Exercise description: Please set down exactly the lines of the listing below from the line containing "What bpy script" through the line containing "LUG_ROUNDING = 2.6 * MM", both lines included, leaving out all other lines.

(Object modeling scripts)
# # #

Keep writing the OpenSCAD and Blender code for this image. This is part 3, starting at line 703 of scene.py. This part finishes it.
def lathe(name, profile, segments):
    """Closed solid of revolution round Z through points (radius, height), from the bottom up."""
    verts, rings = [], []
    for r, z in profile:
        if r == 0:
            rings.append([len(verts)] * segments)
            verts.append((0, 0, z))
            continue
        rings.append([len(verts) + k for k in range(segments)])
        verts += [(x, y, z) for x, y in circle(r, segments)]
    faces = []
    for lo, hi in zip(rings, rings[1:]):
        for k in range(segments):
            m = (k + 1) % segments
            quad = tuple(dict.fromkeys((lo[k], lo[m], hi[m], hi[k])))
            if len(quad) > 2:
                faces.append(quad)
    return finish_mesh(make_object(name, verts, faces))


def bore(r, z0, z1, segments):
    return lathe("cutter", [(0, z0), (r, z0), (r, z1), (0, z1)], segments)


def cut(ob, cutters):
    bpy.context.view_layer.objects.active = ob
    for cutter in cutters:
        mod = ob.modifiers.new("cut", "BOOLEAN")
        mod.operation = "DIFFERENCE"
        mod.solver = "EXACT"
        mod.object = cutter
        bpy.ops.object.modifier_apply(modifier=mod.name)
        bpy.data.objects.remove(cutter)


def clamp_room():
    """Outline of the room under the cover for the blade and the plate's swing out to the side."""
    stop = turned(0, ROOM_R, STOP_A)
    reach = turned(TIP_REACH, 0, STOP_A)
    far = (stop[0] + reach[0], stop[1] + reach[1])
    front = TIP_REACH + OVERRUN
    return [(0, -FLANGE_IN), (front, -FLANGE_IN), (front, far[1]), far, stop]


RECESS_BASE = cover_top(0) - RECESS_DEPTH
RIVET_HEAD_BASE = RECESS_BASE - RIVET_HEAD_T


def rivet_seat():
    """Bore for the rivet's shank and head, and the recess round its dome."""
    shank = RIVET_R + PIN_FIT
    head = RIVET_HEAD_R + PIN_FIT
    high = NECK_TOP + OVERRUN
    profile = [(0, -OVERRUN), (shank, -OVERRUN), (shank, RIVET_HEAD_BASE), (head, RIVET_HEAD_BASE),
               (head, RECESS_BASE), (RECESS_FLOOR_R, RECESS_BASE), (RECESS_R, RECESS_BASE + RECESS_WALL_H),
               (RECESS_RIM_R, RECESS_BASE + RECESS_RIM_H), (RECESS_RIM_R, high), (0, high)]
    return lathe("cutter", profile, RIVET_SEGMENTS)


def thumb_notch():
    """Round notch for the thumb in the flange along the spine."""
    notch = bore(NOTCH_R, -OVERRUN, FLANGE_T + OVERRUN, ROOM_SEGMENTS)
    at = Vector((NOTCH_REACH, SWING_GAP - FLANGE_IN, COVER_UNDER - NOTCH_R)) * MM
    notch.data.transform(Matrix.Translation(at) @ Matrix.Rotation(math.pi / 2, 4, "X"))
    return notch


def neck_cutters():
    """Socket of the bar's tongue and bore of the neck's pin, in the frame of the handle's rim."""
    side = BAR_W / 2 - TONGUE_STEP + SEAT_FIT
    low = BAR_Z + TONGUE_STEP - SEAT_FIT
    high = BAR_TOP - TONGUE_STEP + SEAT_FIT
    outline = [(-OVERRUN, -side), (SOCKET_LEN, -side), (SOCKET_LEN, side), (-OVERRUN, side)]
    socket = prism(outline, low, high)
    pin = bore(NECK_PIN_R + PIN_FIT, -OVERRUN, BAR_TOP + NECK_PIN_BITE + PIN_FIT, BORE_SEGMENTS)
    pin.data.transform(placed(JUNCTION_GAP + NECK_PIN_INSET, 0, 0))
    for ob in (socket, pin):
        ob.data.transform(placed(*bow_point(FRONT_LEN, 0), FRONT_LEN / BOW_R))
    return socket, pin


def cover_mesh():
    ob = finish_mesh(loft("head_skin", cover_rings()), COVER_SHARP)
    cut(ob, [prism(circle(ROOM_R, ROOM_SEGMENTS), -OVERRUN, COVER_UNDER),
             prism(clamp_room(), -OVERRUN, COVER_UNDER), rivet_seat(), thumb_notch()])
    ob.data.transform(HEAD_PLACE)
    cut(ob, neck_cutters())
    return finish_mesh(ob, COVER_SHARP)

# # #

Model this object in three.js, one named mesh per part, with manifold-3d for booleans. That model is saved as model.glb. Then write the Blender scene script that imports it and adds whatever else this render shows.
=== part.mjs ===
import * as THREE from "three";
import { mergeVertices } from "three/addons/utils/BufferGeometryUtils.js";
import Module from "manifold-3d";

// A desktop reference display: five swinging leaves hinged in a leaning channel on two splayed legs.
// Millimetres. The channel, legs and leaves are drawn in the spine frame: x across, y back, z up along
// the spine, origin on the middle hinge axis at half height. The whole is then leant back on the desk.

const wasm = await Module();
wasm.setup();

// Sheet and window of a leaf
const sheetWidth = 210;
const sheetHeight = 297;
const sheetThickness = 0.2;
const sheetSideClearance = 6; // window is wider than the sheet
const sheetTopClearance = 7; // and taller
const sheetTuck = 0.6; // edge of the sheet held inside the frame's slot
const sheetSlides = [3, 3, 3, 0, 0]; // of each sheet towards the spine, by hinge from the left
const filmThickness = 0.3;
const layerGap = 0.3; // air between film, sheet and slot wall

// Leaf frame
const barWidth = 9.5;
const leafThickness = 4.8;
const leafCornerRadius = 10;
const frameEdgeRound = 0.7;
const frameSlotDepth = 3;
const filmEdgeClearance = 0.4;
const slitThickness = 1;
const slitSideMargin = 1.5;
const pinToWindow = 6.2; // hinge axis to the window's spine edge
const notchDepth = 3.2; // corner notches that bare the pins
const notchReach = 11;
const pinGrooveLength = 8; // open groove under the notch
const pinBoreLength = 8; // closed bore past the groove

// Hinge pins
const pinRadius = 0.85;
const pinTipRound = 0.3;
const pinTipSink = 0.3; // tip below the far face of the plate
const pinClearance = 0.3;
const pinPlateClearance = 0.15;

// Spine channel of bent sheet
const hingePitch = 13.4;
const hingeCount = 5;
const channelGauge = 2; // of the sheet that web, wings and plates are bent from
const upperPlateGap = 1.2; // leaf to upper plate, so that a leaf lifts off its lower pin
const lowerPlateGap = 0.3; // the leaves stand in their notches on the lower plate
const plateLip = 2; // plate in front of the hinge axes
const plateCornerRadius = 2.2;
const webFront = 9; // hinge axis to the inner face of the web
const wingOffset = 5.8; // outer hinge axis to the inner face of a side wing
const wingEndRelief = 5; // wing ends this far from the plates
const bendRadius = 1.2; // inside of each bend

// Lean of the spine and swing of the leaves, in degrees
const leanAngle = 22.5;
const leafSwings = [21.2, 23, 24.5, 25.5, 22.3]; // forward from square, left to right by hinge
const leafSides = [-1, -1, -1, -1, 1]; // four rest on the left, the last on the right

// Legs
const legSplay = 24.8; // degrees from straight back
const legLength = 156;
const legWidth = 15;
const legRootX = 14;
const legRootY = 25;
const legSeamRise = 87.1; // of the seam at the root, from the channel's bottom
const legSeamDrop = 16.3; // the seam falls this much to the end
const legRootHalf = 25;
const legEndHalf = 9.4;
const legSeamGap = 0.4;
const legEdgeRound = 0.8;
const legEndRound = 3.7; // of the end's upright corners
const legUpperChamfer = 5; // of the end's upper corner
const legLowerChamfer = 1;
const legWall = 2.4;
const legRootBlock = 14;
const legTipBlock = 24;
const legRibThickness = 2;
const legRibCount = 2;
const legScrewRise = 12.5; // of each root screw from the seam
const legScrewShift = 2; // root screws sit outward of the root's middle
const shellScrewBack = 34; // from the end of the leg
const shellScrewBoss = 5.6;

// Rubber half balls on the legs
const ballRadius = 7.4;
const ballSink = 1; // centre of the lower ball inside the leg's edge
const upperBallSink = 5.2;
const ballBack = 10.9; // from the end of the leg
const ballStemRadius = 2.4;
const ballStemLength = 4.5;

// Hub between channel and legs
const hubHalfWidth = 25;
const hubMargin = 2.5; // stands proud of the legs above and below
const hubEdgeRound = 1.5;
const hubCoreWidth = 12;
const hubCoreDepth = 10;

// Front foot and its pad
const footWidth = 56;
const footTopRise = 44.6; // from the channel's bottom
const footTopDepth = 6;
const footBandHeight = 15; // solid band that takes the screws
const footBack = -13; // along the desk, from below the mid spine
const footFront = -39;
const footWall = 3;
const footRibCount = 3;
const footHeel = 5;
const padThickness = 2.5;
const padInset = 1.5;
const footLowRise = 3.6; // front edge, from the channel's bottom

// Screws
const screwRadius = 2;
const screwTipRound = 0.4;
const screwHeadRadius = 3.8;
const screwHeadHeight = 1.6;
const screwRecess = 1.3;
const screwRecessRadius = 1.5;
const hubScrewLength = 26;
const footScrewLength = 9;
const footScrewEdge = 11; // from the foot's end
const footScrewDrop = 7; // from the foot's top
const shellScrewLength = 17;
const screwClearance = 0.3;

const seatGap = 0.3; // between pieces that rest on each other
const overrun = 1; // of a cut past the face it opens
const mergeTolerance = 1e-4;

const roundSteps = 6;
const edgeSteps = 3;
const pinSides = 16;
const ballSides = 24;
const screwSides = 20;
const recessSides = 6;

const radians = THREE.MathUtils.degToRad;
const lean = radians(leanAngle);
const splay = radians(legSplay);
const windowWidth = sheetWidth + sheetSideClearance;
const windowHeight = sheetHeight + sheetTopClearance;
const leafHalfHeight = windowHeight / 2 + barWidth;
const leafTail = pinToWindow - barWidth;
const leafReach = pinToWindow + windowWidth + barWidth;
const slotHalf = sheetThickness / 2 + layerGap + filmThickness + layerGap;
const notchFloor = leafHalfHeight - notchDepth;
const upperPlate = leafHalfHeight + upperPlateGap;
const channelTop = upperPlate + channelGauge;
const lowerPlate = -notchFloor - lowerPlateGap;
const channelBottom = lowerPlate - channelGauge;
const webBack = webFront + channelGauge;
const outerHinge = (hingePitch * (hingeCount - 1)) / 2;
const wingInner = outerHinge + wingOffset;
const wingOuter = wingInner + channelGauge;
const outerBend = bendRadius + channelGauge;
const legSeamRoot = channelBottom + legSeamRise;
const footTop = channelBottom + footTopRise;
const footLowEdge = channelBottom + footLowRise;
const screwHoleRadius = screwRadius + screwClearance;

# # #

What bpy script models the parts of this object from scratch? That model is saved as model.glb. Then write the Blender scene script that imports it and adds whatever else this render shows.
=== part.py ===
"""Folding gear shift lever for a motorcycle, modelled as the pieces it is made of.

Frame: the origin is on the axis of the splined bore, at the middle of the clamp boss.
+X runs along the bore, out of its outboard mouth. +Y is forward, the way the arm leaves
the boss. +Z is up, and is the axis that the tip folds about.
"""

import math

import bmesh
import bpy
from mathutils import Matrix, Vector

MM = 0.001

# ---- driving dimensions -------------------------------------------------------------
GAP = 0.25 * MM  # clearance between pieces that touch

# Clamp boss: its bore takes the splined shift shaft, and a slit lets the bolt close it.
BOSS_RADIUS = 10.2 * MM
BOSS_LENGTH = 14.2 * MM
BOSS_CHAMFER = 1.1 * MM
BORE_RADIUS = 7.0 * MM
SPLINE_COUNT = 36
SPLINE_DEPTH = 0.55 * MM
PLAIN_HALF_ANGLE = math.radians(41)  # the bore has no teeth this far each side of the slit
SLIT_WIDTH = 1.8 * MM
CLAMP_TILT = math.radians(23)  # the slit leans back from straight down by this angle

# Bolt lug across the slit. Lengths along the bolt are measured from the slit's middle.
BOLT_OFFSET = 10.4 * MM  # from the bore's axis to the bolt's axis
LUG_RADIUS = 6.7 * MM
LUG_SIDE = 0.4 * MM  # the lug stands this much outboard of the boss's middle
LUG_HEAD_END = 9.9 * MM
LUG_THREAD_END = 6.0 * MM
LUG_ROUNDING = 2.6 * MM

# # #

Task response:
What bpy script models the parts of this object from scratch? That model is saved as model.glb. Then write the Blender scene script that imports it and adds whatever else this render shows.
=== part.py ===
"""Folding gear shift lever for a motorcycle, modelled as the pieces it is made of.

Frame: the origin is on the axis of the splined bore, at the middle of the clamp boss.
+X runs along the bore, out of its outboard mouth. +Y is forward, the way the arm leaves
the boss. +Z is up, and is the axis that the tip folds about.
"""

import math

import bmesh
import bpy
from mathutils import Matrix, Vector

MM = 0.001

# ---- driving dimensions -------------------------------------------------------------
GAP = 0.25 * MM  # clearance between pieces that touch

# Clamp boss: its bore takes the splined shift shaft, and a slit lets the bolt close it.
BOSS_RADIUS = 10.2 * MM
BOSS_LENGTH = 14.2 * MM
BOSS_CHAMFER = 1.1 * MM
BORE_RADIUS = 7.0 * MM
SPLINE_COUNT = 36
SPLINE_DEPTH = 0.55 * MM
PLAIN_HALF_ANGLE = math.radians(41)  # the bore has no teeth this far each side of the slit
SLIT_WIDTH = 1.8 * MM
CLAMP_TILT = math.radians(23)  # the slit leans back from straight down by this angle

# Bolt lug across the slit. Lengths along the bolt are measured from the slit's middle.
BOLT_OFFSET = 10.4 * MM  # from the bore's axis to the bolt's axis
LUG_RADIUS = 6.7 * MM
LUG_SIDE = 0.4 * MM  # the lug stands this much outboard of the boss's middle
LUG_HEAD_END = 9.9 * MM
LUG_THREAD_END = 6.0 * MM
LUG_ROUNDING = 2.6 * MM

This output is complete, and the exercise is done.